MOUNDS (LAFAYETTE) GRAVEL AND RELATED DEPOSITS OF LOWER OHIO AND TENNESSEE VALLEYS
While the youngest Mounds was deposited, the ancestral Ohio may have been a small stream that joined the ancestral Cumberland River in the Cache Valley of southern Illinois. Early Pleistocene glacial diversion of rivers in Ohio, Indiana, and Illinois enlarged the Ohio River greatly. It now cut a valley 40-50 meters deep and captured the ancestral Tennessee by headward erosion. The Cache Valley became entrenched much more deeply that the abandoned segment of the lower Tennessee west of Paducah.

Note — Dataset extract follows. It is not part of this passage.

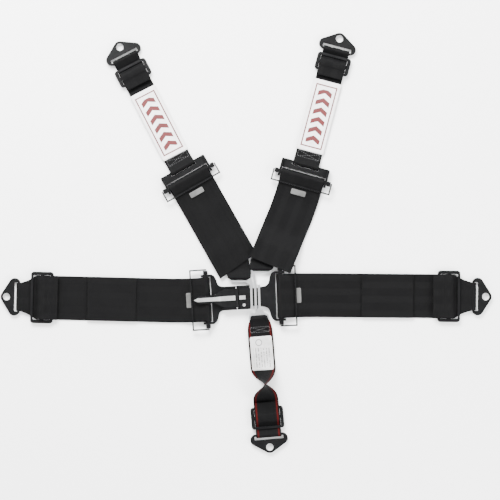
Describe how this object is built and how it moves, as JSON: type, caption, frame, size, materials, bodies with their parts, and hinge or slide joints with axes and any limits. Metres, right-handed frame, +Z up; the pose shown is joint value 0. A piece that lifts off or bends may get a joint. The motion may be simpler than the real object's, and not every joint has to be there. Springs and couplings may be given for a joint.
{
  "type": "racing harness",
  "caption": "Latch-and-link racing harness with lap belts, shoulder belts and a crotch belt, laid out flat, with bolt-in anchor brackets.",
  "frame": {"origin": "centre of the footprint, on the ground the harness lies on", "axes": "+X along the lap belts to the link side, +Y towards the shoulder belts, +Z up"},
  "size_m": [0.8526, 0.7292, 0.0449],
  "materials": {
    "black_webbing": "matt woven",
    "striped_webbing": "matt woven with red edge stripes",
    "black_metal": "satin black coat",
    "chrome": "bright",
    "polished_steel": "polished",
    "white_label": "woven label",
    "grey_tag": "woven tag"
  },
  "bodies": {
    "latch": {"latch_base": "black_metal", "hinge_pin": "polished_steel", "detent_spring": "polished_steel", "nose_strip": "polished_steel", "nose_rivet": "polished_steel"},
    "lever": {"latch_lever": "black_metal", "lever_rib": "polished_steel"},
    "link": {"link_plate": "black_metal"},
    "lap_left_bar": {"lap_left_slide_bar": "black_metal", "lap_left_wrap_webbing": "black_webbing", "lap_left_tag": "grey_tag"},
    "lap_left_bail": {"lap_left_bail": "black_metal"},
    "lap_left_belt": {"lap_left_webbing": "black_webbing", "lap_left_tail_webbing": "black_webbing"},
    "lap_left_three_bar": {"lap_left_three_bar": "black_metal"},
    "lap_left_bracket": {"lap_left_bracket": "black_metal"},
    "lap_right_bar": {"lap_right_slide_bar": "black_metal", "lap_right_wrap_webbing": "black_webbing", "lap_right_tag": "grey_tag"},
    "lap_right_bail": {"lap_right_bail": "black_metal"},
    "lap_right_belt": {"lap_right_webbing": "black_webbing", "lap_right_tail_webbing": "black_webbing"},
    "lap_right_three_bar": {"lap_right_three_bar": "black_metal"},
    "lap_right_bracket": {"lap_right_bracket": "black_metal"},
    "shoulder_left_loop": {"left_loop": "chrome"},
    "shoulder_left_lower": {"shoulder_left_lower_webbing": "black_webbing", "shoulder_left_tag": "grey_tag"},
    "shoulder_left_bar": {"shoulder_left_slide_bar": "black_metal"},
    "shoulder_left_adjuster": {"shoulder_left_adjuster": "black_metal"},
    "shoulder_left_bail": {"shoulder_left_bail": "black_metal"},
    "shoulder_left_upper": {"shoulder_left_upper_webbing": "black_webbing", "shoulder_left_sleeve": "white_label"},
    "shoulder_left_three_bar": {"shoulder_left_three_bar": "black_metal"},
    "shoulder_left_bracket": {"shoulder_left_bracket": "black_metal"},
    "shoulder_right_loop": {"right_loop": "chrome"},
    "shoulder_right_lower": {"shoulder_right_lower_webbing": "black_webbing", "shoulder_right_tag": "grey_tag"},
    "shoulder_right_bar": {"shoulder_right_slide_bar": "black_metal"},
    "shoulder_right_adjuster": {"shoulder_right_adjuster": "black_metal"},
    "shoulder_right_bail": {"shoulder_right_bail": "black_metal"},
    "shoulder_right_upper": {"shoulder_right_upper_webbing": "black_webbing", "shoulder_right_sleeve": "white_label"},
    "shoulder_right_three_bar": {"shoulder_right_three_bar": "black_metal"},
    "shoulder_right_bracket": {"shoulder_right_bracket": "black_metal"},
    "crotch_loop": {"crotch_loop": "chrome"},
    "crotch_belt": {"crotch_webbing": "striped_webbing", "crotch_label": "white_label"},
    "crotch_three_bar": {"crotch_three_bar": "black_metal"},
    "crotch_bracket": {"crotch_bracket": "black_metal"}
  },
  "joints": [
    {"name": "lever_open", "type": "hinge", "parent": "latch", "child": "lever", "pos_m": [-0.0163, -0.09513, 0.0119], "axis": [-0.061, 0.9981, 0], "range_deg": [0, 110]},
    {"name": "link_release", "type": "slide", "parent": "latch", "child": "link", "axis": [0.9994, 0.0349, 0], "range_m": [0, 0.075]},
    {"name": "lap_left_bar_travel", "type": "slide", "parent": "latch", "child": "lap_left_bar", "axis": [-0.9981, -0.061, 0], "range_m": [-0.001, 0.001]},
    {"name": "lap_left_fold", "type": "hinge", "parent": "lap_left_bar", "child": "lap_left_belt", "pos_m": [-0.10813, -0.10075, 0.0052], "axis": [-0.061, 0.9981, 0], "range_deg": [0, 75]},
    {"name": "lap_left_bail_lift", "type": "hinge", "parent": "lap_left_bar", "child": "lap_left_bail", "pos_m": [-0.068, -0.09829, 0.0067], "axis": [-0.061, 0.9981, 0], "range_deg": [0, 60]},
    {"name": "lap_left_three_bar_slip", "type": "slide", "parent": "lap_left_belt", "child": "lap_left_three_bar", "axis": [-0.9997, 0.0244, 0], "range_m": [-0.001, 0.001]},
    {"name": "lap_left_bracket_swing", "type": "hinge", "parent": "lap_left_belt", "child": "lap_left_bracket", "pos_m": [-0.39458, -0.09382, 0.00464], "axis": [0.0244, 0.9997, 0], "range_deg": [-6, 80]},
    {"name": "lap_right_bar_travel", "type": "slide", "parent": "link", "child": "lap_right_bar", "axis": [0.9994, 0.0349, 0], "range_m": [-0.001, 0.001]},
    {"name": "lap_right_fold", "type": "hinge", "parent": "lap_right_bar", "child": "lap_right_belt", "pos_m": [0.10007, -0.09059, 0.0052], "axis": [0.0349, -0.9994, 0], "range_deg": [0, 75]},
    {"name": "lap_right_bail_lift", "type": "hinge", "parent": "lap_right_bar", "child": "lap_right_bail", "pos_m": [0.0599, -0.09199, 0.0067], "axis": [0.0349, -0.9994, 0], "range_deg": [-1, 1]},
    {"name": "lap_right_three_bar_slip", "type": "slide", "parent": "lap_right_belt", "child": "lap_right_three_bar", "axis": [1, -0.0087, 0], "range_m": [-0.001, 0.001]},
    {"name": "lap_right_bracket_swing", "type": "hinge", "parent": "lap_right_belt", "child": "lap_right_bracket", "pos_m": [0.39457, -0.09312, 0.00464], "axis": [-0.0087, -1, 0], "range_deg": [-6, 80]},
    {"name": "shoulder_left_swing", "type": "hinge", "parent": "latch", "child": "shoulder_left_loop", "pos_m": [0.0094, -0.09376, 0.0067], "axis": [0, 0, 1], "range_deg": [0, 2]},
    {"name": "shoulder_left_lift", "type": "hinge", "parent": "shoulder_left_loop", "child": "shoulder_left_lower", "pos_m": [-0.0121, -0.05979, 0.00464], "axis": [1, 0, 0], "range_deg": [0, 75]},
    {"name": "shoulder_left_adjuster_tilt", "type": "hinge", "parent": "shoulder_left_lower", "child": "shoulder_left_bar", "pos_m": [-0.0996, 0.11221, 0.0067], "axis": [0.8704, 0.4924, 0], "range_deg": [0, 50]},
    {"name": "shoulder_left_bar_travel", "type": "slide", "parent": "shoulder_left_bar", "child": "shoulder_left_adjuster", "axis": [-0.4924, 0.8704, 0], "range_m": [-0.001, 0.001]},
    {"name": "shoulder_left_bail_lift", "type": "hinge", "parent": "shoulder_left_lower", "child": "shoulder_left_bail", "pos_m": [-0.0996, 0.11221, 0.0067], "axis": [-0.8704, -0.4924, 0], "range_deg": [0, 60]},
    {"name": "shoulder_left_upper_fold", "type": "hinge", "parent": "shoulder_left_adjuster", "child": "shoulder_left_upper", "pos_m": [-0.11034, 0.13118, 0.00464], "axis": [0.8704, 0.4924, 0], "range_deg": [0, 75]},
    {"name": "shoulder_left_three_bar_slip", "type": "slide", "parent": "shoulder_left_upper", "child": "shoulder_left_three_bar", "axis": [-0.4587, 0.8886, 0], "range_m": [-0.0006, 0.0006]},
    {"name": "shoulder_left_bracket_swing", "type": "hinge", "parent": "shoulder_left_upper", "child": "shoulder_left_bracket", "pos_m": [-0.2094, 0.32074, 0.00464], "axis": [0.8886, 0.4587, 0], "range_deg": [-6, 80]},
    {"name": "shoulder_right_swing", "type": "hinge", "parent": "latch", "child": "shoulder_right_loop", "pos_m": [0.0164, -0.09351, 0.0067], "axis": [0, 0, 1], "range_deg": [-1.2, 0]},
    {"name": "shoulder_right_lift", "type": "hinge", "parent": "shoulder_right_loop", "child": "shoulder_right_lower", "pos_m": [0.0264, -0.04429, 0.00464], "axis": [1, 0, 0], "range_deg": [0, 8]},
    {"name": "shoulder_right_adjuster_tilt", "type": "hinge", "parent": "shoulder_right_lower", "child": "shoulder_right_bar", "pos_m": [0.0981, 0.11431, 0.0067], "axis": [0.9636, -0.2672, 0], "range_deg": [0, 50]},
    {"name": "shoulder_right_bar_travel", "type": "slide", "parent": "shoulder_right_bar", "child": "shoulder_right_adjuster", "axis": [0.2672, 0.9636, 0], "range_m": [-0.001, 0.001]},
    {"name": "shoulder_right_bail_lift", "type": "hinge", "parent": "shoulder_right_lower", "child": "shoulder_right_bail", "pos_m": [0.0981, 0.11431, 0.0067], "axis": [-0.9636, 0.2672, 0], "range_deg": [0, 60]},
    {"name": "shoulder_right_upper_fold", "type": "hinge", "parent": "shoulder_right_adjuster", "child": "shoulder_right_upper", "pos_m": [0.10392, 0.13531, 0.00464], "axis": [0.9636, -0.2672, 0], "range_deg": [0, 75]},
    {"name": "shoulder_right_three_bar_slip", "type": "slide", "parent": "shoulder_right_upper", "child": "shoulder_right_three_bar", "axis": [0.2554, 0.9668, 0], "range_m": [-0.0006, 0.0006]},
    {"name": "shoulder_right_bracket_swing", "type": "hinge", "parent": "shoulder_right_upper", "child": "shoulder_right_bracket", "pos_m": [0.15667, 0.33362, 0.00464], "axis": [0.9668, -0.2554, 0], "range_deg": [-6, 80]},
    {"name": "crotch_swing", "type": "hinge", "parent": "latch", "child": "crotch_loop", "pos_m": [0.0227, -0.09329, 0.0067], "axis": [0, 0, 1], "range_deg": [-1.5, 1.5]},
    {"name": "crotch_fold", "type": "hinge", "parent": "crotch_loop", "child": "crotch_belt", "pos_m": [0.0224, -0.13039, 0.00464], "axis": [-0.9965, -0.0837, 0], "range_deg": [0, 75]},
    {"name": "crotch_three_bar_slip", "type": "slide", "parent": "crotch_belt", "child": "crotch_three_bar", "axis": [0.0837, -0.9965, 0], "range_m": [-0.001, 0.001]},
    {"name": "crotch_bracket_swing", "type": "hinge", "parent": "crotch_belt", "child": "crotch_bracket", "pos_m": [0.03941, -0.33298, 0.00464], "axis": [-0.9965, -0.0837, 0], "range_deg": [-6, 80]}
  ]
}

By Wisconsinan time, the Cache Valley was choked with glacial outwash. Slack-water lakes backed up the Ohio, Cumberland, and Tennessee valleys, rising until water topped the col west of Paducah in the abandoned lower Tennessee valley. As the col was eroded, water probably flowed through it intermittently until the early Holocene; when the Ohio abandoned the Cache Valley and assumed its present course. Today, the Ohio, Cumberland, and Tennessee rivers reoccupy the long-abandoned lower valley of the ancestral Tennessee. Tectonic activity related to the New Madrid Seismic Zone may have influenced drainage changes.